Now showing 1 - 1 of 1
  • Publication
    Using topic cues for speaker recognition in broadcast multimedia archives
    ( 2013)
    Baum, Doris
    Current speaker recognition research focusses on features which capture the voice, but, especially in the broadcast domain, other cues can be used to identify speakers, such as the topic of an utterance: Speakers often appear in programmes on topics for which they are considered experts. The goal of this thesis is to explore the idea of topic-based speaker recognition for broadcast data. It tries to answer the question how spoken utterances' topic information can be automatically captured with little manual effort, and how it can be used to learn speakers' topic preferences.
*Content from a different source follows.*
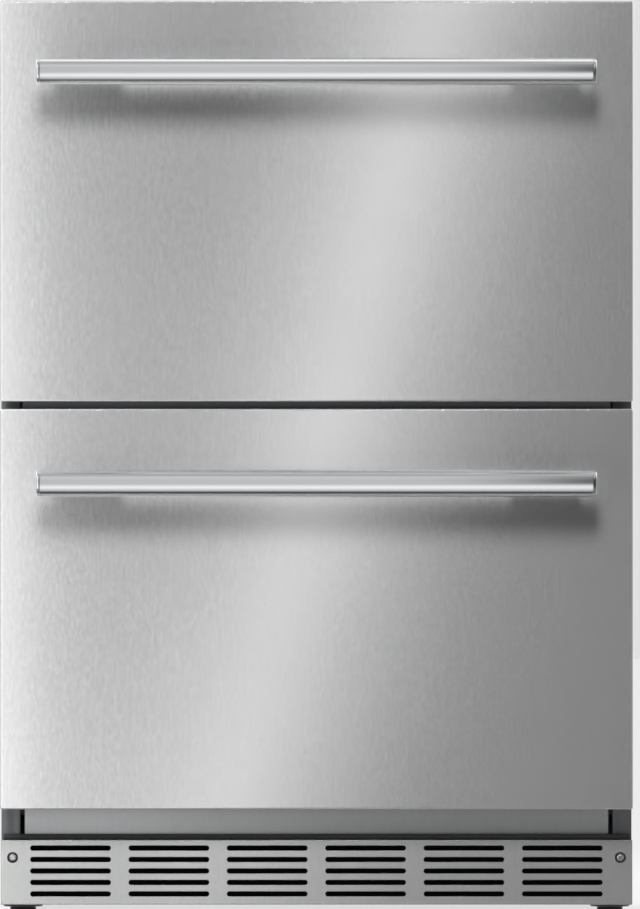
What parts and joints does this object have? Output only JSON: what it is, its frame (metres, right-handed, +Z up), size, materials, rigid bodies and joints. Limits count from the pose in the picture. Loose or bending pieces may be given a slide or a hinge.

Two approaches which automatically learn the speakers' topic preferences from audio training data are presented, one based on implicit and one based on explicit topic representation. Automatic speech recognition is used to produce word transcripts for the audio material, as the topic information is carried mostly by the words in an utterance. In the first approach, the speakers' topic preferences are implicitly represented by learning their idiosyncratic words, which will consist mostly of topic marker words for their preferred topics. In the second approach, topics are explicitly modelled using an unsupervised probabilistic topic modelling algorithm (Latent Dirichlet Allocation) which automatically identifies prevalent topics and their marker words without need for manually labelled topic training data. With the explicitly trained topics, the utterances' word transcripts can be converted into topic probability vectors which are then used to model and recognise speakers. Both approache s are evaluated to see how speaker identification based on topic cues performs. As no big speaker recognition evaluation benchmark containing topic preferences was available for the evaluation, a new corpus based on recordings from the German parliament was created. The evaluation compares topic-based with traditional voice-based and idiolectal speaker recognition systems. Also, topic, voice, and idiolectal systems are fused to see how well topic combines with other cues.